_OBJECTIVE_:
Repeat everything from the line holding "lowest_z = min(box.min.Z" to the line holding "for node in", inclusive, exactly. Leave out the rest.

_ENTRIES SHOWN_:
BEGIN
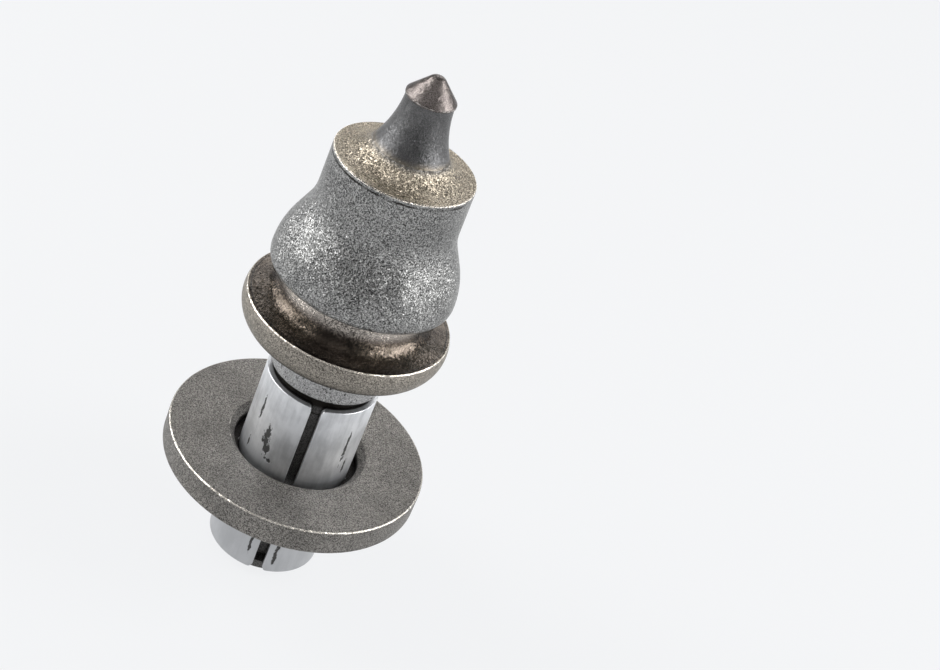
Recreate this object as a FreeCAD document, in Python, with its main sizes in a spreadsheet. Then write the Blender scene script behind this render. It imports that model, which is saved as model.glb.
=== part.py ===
END
BEGIN
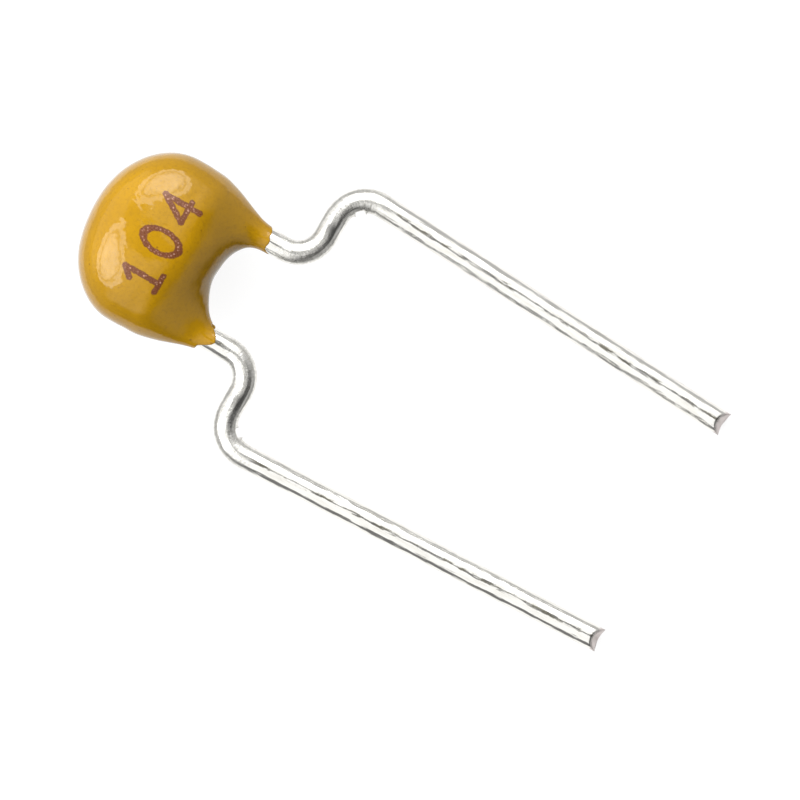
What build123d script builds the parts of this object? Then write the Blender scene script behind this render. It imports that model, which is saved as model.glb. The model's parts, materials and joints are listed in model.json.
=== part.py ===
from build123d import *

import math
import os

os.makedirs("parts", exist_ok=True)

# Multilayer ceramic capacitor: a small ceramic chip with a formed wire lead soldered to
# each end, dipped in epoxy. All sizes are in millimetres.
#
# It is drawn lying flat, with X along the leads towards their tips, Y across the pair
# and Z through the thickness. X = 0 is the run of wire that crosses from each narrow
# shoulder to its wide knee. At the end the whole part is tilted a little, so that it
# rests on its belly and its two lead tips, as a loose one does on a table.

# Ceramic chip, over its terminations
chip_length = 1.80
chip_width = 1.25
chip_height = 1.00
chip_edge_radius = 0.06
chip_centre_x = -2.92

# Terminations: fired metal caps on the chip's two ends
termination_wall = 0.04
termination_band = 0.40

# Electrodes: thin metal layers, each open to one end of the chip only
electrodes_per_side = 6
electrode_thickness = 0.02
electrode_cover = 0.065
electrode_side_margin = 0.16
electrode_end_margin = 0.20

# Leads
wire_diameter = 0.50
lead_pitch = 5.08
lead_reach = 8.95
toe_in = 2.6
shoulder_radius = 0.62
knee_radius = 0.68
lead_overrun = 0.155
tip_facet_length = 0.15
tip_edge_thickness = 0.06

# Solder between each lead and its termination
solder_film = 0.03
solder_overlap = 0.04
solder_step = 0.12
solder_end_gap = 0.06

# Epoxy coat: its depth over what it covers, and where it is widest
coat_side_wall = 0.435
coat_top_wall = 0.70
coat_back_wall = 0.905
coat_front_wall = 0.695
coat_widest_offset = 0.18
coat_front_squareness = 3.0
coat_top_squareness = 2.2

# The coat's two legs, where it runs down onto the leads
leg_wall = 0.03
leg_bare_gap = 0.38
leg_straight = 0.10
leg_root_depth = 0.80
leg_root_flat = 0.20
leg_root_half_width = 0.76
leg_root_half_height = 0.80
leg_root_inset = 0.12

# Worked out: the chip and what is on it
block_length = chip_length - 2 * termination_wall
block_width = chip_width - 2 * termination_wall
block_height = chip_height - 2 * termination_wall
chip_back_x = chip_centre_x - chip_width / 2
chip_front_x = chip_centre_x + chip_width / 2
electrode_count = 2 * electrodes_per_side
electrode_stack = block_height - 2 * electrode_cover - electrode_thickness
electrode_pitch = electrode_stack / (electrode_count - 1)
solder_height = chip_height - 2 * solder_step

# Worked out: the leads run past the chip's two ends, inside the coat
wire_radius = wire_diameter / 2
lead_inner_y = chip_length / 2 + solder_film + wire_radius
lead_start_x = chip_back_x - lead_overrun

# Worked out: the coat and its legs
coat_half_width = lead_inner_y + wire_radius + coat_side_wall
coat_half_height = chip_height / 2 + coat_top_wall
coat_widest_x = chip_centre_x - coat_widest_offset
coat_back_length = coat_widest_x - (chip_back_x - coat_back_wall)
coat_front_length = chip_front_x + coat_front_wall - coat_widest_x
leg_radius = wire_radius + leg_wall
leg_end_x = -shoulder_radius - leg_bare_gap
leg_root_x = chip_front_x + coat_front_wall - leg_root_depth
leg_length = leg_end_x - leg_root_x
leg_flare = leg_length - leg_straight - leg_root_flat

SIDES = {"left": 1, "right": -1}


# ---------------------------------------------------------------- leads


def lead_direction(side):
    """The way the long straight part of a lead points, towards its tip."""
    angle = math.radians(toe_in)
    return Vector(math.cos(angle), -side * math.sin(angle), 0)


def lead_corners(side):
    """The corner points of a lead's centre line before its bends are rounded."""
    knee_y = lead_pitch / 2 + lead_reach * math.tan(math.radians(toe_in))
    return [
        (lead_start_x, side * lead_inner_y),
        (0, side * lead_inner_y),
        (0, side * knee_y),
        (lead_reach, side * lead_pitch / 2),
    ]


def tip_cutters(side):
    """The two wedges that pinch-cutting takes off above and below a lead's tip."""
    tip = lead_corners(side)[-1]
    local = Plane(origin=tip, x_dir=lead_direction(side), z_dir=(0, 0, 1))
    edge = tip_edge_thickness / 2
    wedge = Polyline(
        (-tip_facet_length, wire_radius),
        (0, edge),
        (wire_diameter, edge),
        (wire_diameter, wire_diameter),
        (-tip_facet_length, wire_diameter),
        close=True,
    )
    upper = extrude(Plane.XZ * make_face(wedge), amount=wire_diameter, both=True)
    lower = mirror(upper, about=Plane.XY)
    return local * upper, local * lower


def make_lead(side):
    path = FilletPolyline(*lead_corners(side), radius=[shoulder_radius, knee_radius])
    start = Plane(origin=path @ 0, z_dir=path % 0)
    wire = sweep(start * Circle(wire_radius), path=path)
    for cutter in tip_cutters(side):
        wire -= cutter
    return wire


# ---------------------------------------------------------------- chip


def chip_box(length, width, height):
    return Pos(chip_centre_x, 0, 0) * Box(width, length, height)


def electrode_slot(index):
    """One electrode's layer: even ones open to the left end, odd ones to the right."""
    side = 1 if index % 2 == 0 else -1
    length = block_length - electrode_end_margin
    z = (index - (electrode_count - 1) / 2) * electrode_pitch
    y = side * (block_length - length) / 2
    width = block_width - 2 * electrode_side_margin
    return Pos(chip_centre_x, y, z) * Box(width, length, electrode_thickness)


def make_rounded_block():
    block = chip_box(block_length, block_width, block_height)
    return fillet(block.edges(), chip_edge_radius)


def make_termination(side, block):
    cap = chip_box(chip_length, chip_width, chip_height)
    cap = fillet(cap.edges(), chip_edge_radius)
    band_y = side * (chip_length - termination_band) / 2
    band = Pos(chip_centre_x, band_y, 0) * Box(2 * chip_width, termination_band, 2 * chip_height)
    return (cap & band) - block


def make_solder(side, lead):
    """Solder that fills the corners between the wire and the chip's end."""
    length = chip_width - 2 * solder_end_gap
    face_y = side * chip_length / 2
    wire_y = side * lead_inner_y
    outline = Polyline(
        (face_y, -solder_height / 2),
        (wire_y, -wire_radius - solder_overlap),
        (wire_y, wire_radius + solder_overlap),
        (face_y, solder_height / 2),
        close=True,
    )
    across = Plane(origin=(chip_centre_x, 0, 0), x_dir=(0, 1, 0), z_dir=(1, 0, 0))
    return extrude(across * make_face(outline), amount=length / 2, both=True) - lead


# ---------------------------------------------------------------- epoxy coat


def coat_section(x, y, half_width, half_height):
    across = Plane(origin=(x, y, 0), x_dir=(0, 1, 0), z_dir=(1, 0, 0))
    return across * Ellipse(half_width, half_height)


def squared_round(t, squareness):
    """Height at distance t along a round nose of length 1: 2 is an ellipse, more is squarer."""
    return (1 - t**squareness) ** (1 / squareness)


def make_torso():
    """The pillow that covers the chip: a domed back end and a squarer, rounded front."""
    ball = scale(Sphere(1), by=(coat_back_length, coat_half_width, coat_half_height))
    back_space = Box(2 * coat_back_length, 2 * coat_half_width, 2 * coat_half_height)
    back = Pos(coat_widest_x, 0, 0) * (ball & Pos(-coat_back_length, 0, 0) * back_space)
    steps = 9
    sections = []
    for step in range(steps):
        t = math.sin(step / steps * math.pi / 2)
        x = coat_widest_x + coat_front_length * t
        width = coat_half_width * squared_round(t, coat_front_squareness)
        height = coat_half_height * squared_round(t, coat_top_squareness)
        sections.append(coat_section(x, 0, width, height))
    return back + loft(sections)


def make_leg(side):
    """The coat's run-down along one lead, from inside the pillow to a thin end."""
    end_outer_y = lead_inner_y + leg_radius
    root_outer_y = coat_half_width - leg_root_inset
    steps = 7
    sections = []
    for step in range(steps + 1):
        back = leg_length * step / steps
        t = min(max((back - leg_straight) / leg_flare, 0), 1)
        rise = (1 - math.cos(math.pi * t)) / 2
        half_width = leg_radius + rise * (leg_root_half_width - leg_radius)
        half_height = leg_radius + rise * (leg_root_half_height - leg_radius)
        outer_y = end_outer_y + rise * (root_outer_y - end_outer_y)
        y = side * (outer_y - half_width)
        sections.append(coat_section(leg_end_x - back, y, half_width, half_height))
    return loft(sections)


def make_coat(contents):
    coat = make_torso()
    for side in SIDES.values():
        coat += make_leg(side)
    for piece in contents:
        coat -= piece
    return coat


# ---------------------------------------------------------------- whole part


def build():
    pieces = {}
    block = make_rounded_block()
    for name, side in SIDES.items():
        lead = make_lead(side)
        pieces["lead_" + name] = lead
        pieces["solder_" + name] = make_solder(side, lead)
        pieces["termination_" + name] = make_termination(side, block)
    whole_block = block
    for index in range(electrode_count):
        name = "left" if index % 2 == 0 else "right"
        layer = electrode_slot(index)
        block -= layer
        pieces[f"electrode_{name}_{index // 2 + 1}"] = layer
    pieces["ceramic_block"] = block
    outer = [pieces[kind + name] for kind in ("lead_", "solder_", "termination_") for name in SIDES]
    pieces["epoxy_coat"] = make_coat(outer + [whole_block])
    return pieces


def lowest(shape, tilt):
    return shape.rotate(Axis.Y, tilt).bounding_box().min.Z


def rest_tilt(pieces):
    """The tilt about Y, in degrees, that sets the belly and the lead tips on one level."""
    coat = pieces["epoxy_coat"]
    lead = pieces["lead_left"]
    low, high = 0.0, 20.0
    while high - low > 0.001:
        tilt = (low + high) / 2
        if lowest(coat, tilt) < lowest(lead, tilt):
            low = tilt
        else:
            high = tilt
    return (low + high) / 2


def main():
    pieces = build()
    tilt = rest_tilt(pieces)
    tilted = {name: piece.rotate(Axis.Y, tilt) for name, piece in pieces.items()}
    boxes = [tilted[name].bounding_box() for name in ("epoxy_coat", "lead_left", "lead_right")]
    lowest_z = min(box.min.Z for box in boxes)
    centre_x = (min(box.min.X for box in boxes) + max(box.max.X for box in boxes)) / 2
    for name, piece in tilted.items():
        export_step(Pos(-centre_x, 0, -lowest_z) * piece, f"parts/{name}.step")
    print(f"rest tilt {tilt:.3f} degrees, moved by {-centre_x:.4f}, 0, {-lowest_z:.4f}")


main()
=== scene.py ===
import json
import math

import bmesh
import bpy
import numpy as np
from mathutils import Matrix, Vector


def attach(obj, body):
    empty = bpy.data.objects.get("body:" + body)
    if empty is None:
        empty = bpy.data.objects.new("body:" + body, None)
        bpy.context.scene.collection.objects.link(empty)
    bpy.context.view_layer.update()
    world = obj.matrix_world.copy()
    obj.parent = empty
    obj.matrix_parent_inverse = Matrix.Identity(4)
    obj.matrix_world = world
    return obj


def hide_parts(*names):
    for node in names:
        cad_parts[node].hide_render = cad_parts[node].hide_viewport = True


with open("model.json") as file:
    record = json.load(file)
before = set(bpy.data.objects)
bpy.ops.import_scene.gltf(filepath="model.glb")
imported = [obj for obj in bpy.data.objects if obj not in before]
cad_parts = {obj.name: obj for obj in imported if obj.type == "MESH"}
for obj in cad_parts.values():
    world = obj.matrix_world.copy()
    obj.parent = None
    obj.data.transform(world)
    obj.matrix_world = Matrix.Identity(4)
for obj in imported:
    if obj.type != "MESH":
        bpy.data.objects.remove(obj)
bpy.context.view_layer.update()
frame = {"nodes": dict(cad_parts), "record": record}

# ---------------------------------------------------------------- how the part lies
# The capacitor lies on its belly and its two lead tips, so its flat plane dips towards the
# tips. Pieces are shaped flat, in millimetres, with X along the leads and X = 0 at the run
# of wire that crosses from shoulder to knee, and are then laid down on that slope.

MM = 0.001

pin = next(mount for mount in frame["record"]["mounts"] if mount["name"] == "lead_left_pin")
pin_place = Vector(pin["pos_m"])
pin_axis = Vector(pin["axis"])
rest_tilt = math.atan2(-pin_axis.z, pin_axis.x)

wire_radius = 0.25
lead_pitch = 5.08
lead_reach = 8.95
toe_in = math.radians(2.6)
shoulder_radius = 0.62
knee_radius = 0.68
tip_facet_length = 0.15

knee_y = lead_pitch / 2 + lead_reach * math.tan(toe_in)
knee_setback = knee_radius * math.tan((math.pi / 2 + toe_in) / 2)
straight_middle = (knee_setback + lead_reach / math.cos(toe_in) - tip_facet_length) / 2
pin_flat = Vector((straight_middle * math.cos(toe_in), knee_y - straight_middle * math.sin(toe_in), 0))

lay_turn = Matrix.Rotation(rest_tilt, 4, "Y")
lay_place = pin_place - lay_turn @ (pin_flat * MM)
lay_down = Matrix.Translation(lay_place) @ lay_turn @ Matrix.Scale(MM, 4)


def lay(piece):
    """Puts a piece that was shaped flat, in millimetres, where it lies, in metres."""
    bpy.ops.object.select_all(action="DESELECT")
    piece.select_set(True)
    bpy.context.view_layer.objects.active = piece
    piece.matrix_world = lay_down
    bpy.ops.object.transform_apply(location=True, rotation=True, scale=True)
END
_TASK RESPONSE_:
    lowest_z = min(box.min.Z for box in boxes)
    centre_x = (min(box.min.X for box in boxes) + max(box.max.X for box in boxes)) / 2
    for name, piece in tilted.items():
        export_step(Pos(-centre_x, 0, -lowest_z) * piece, f"parts/{name}.step")
    print(f"rest tilt {tilt:.3f} degrees, moved by {-centre_x:.4f}, 0, {-lowest_z:.4f}")


main()
=== scene.py ===
import json
import math

import bmesh
import bpy
import numpy as np
from mathutils import Matrix, Vector


def attach(obj, body):
    empty = bpy.data.objects.get("body:" + body)
    if empty is None:
        empty = bpy.data.objects.new("body:" + body, None)
        bpy.context.scene.collection.objects.link(empty)
    bpy.context.view_layer.update()
    world = obj.matrix_world.copy()
    obj.parent = empty
    obj.matrix_parent_inverse = Matrix.Identity(4)
    obj.matrix_world = world
    return obj


def hide_parts(*names):
    for node in names:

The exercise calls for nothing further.